İşkencenin ülkemizin gündemini işgal ettiği süreç, kırklı yıllardan beri devam ediyor.
Günümüzde, Türkiye Cumhuriyeti’nin Adalet Bakanının milletten özür dilemesiyle “hastalığın iyileşmediğini” bir kez daha görmüş oluyoruz.
İşkence vardır!
İşkence devam ediyor!
Ve de işkence itiraf edilerek ilk kez milletten özür dileniyor.
“İşkence insanlık suçudur.”
İnsan olan işkence yapabilir mi?
Hangi duygularla bir insan bir başka insana işkence yapabilir?
Bu eylemin ideolojik temeli var mı?
Bir insanı “insan” kabul ederek ona işkence yapılabilir mi?
Gelişmişlikle işkence yapma yaklaşımı arasında bir ilişki olabilir mi?
Bu sorular uzatılabilir.
Ancak zamanı durduracak soru şudur:
İnsanı korumakla görevli insanların bilinçaltları, hangi kültürel birikimle donatılırsa, ortamını bulduğunda işkence eylemine öncülük edebilir?
Bilimsel anlamda yapılan araştırmalar “genetik köken” ya da çevre faktörlerini suçlandırabilmektedir.
Acaba aynı bilimsel yaklaşım, toplumsal anlamda insanı korumayla görevli insanların, işkence yapma hastalığını genlerinde ya da kültüründe taşıyanlarını saptamakta acziyet içindemi?
Aciz ise bu nasıl bilimdir?
Yoksa bu nasıl yönetimdir?
Ya da kendi insanını kendine düşman etmekte bu kadar “istikrarlı” olan “devlet” nasıl devlettir.

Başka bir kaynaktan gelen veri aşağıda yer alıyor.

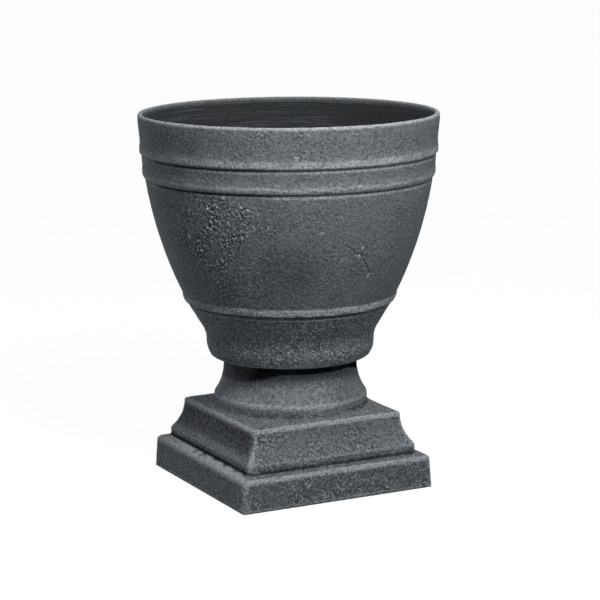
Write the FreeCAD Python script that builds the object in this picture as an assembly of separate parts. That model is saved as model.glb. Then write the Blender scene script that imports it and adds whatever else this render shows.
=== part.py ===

İnsanı konuşturmak için işkence…
İnsanı itiraf ettirmek için işkence…
İnsanı korkutmak için işkence…
İnsana ideolojisi için işkence…
İnsana inancı için işkence…
İşkence yapanlar bu fonksiyonlar için işkence yapmaktadırlar.

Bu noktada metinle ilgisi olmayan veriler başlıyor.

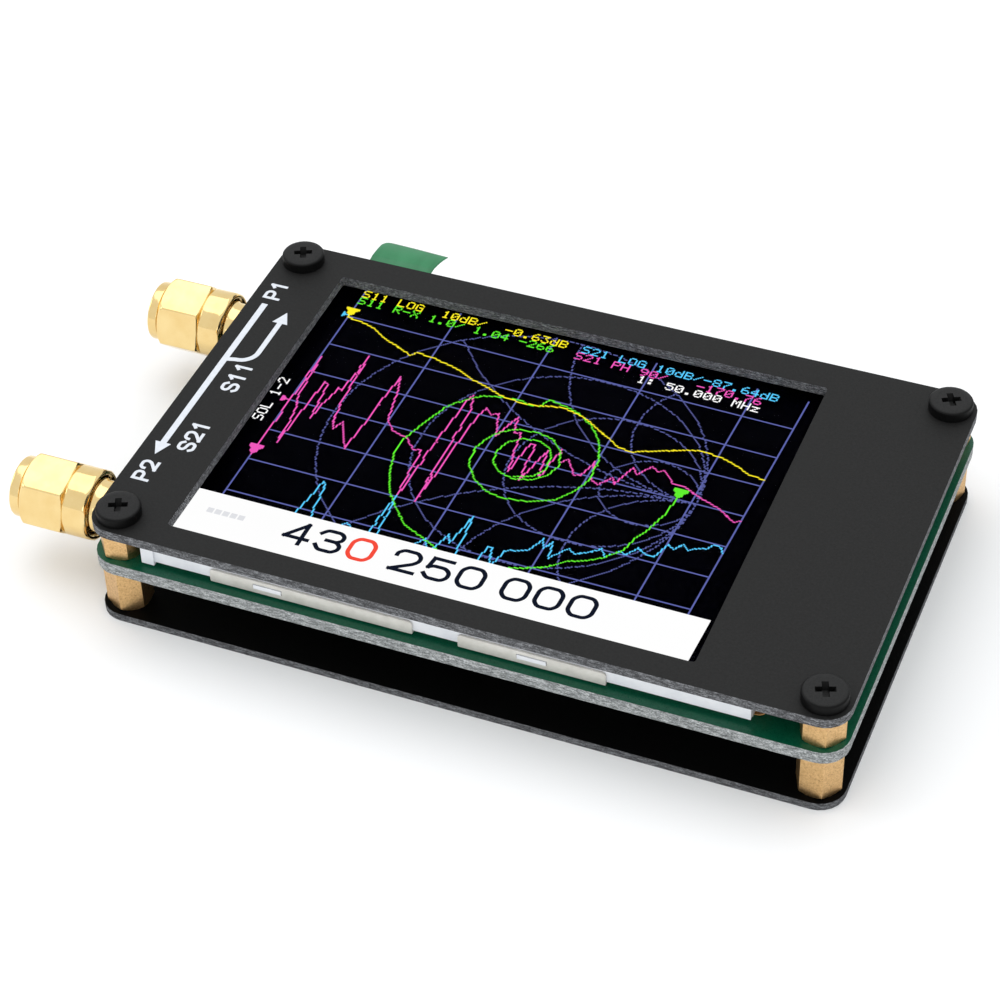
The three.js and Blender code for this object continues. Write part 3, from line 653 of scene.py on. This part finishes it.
def cap_outline():
    """The cap's outline as (distance from the rim, radius), from the bore round the rim to
    the end disc. The hexagon is cut out of it later, so it starts a little wider."""
    corner = CAP["across_flats"] / math.sqrt(3) + 0.02
    edge, bore = CAP["edge"], CAP["bore_radius"]
    lip, lip_end, notch = CAP["lip_radius"], CAP["lip_length"], CAP["notch_width"]
    hex_end, collar_at = CAP["hex_end"], CAP["collar_at"]
    outline = [
        (CAP["bore_depth"], 0.05), (CAP["bore_depth"], bore), (edge, bore),
        (0, bore + edge), (0, lip - edge), (edge, lip), (lip_end, lip),
        (lip_end + notch / 2, CAP["notch_radius"]), (lip_end + notch, corner),
        (hex_end, corner)]
    steps = 7
    for i in range(1, steps + 1):
        angle = math.pi / 2 * i / steps
        outline.append((
            hex_end + (collar_at - hex_end) * math.sin(angle),
            CAP["collar_radius"] + (corner - CAP["collar_radius"]) * math.cos(angle)))
    end, disc = CAP["length"], CAP["disc_radius"]
    outline += [
        (collar_at, CAP["groove_radius"]), (CAP["disc_at"], CAP["groove_radius"]),
        (CAP["disc_at"], disc), (end, disc), (end, 0.05)]
    return softened(outline, CAP["softening"], steps=4)


def add_cap(port):
    turn = math.radians(CAP["turn"])
    sixth = math.pi / 3

    def hex_cut(radius, angle):
        flat = CAP["across_flats"] / 2 / math.cos((angle - turn) % sixth - sixth / 2)
        return soft_min(radius, flat, CAP["hex_blend"])

    rings = []
    outline = []
    corners = cap_outline()
    for start, end in zip(corners, corners[1:]):
        count = max(1, round(math.dist(start, end) / CAP["ring_spacing"]))
        outline += [between(start, end, i / count) for i in range(count)]
    outline.append(corners[-1])
    inside = True
    for at, radius in outline:
        inside = inside and radius <= CAP["bore_radius"] + CAP["edge"]
        hexagonal = not inside and at < CAP["disc_at"]
        rings.append([
            port_point(
                port, hex_cut(radius, angle) if hexagonal else radius, angle,
                CAP["rim_from_edge"] + at)
            for angle in round_angles(CAP["around"])])
    cap = piece(
        f"cap_{port}_body", *ring_mesh(rings), "gold", slot="gold_plate", body=f"cap_{port}")
    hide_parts(f"cap_shell_{port}")


# ---------------- display picture

# The picture is painted in the display's own pixels, u to the right and v down from its
# top left corner, and each run of one colour becomes a flat patch just above the cell.
PICTURE = {"width": 320, "height": 244, "left": 15, "right": 305, "top": 0, "bottom": 203}
# Where the corners of the picture's grid lie in X and Y, from the far left clockwise
PICTURE_CORNERS = ((-31.7, 24.23), (24.04, 22.41), (22.42, -14.7), (-31.94, -14.47))
GRID = {"left": 15, "right": 304, "column": 64.2, "row": 28.75, "rows": 7}
CHART = {"u": 160, "v": 116, "radius": 115}
DOTS_PER_PIXEL = 0.72
BAR_TOP = 206
COLOURS = {
    "grid": (0.115, 0.135, 0.42), "chart": (0.095, 0.11, 0.33), "yellow": (1.0, 0.86, 0.02),
    "green": (0.12, 0.86, 0.03), "magenta": (0.86, 0.10, 0.50), "cyan": (0.10, 0.60, 1.0),
    "white": (1.0, 1.0, 1.0), "digit": (0.006, 0.009, 0.02), "red": (0.93, 0.075, 0.045),
    "faint": (0.76, 0.77, 0.80),
}
MATERIALS.update({name: glowing(f"lit_{name}", colour) for name, colour in COLOURS.items()})

# Each glyph is five columns of seven dots, one byte a column with its lowest bit on top.
GLYPH_TABLE = """
    0 3E5149453E  1 00427F4000  2 4261514946  3 2141454B31  4 1814127F10  5 2745454539
    6 3C4A494930  7 0171090503  8 3649494936  9 064949291E  . 0060600000  - 0808080808
    / 2010080402  : 0036360000  S 4649494931  L 7F40404040  O 3E4141413E  G 3E4149497A
    d 384444487F  B 7F49494936  M 7F020C027F  H 7F0808087F  z 4464544C44  R 7F09192946
    X 6314081463  P 7F09090906""".split()
GLYPHS = dict(zip(GLYPH_TABLE[::2], GLYPH_TABLE[1::2]))
GLYPH_STEP = 6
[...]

İşkence yapanın kazandığı görülmemiştir.
İşkenceye uğrayanın da kaybettiği görülmemiştir.
Tarih işkence yapanları silmiş, işkenceye uğrayanları bayraklaştırmıştır.
Ülkemizde Diyarbakır’da, Mamak’ta, Metris’te 12 Eylül’ün işkence izleri silinmeden, 28 Şubat’ın sosyal işkenceleri milletin gönlünde beraat etmeden, Adalet Bakanlarını milletten özür dilemeye kadar taşıyan işkenceler devam ediyorsa…
Yazık oldu otuz beş yıllık mücadelemize.
Bizi esas kahreden, milletin en aktif, en mücadeleci ve en dertli gençlerini işkencelerden geçirirken, diğer taraftan “Anayasa” hazırlayıp millete kabul ettirilen bir metnin, hâlâ işkenceye izin veren bir iklim oluşturmasına politikacıların izin vermesidir.
İnsanlıktan çıkmadan insana işkence yapılamaz.
İnsanlık için insanın dokunulmazlığını savunalım.
Saygının iklimini oluşturalım ki sevginin tohumları yeşersin.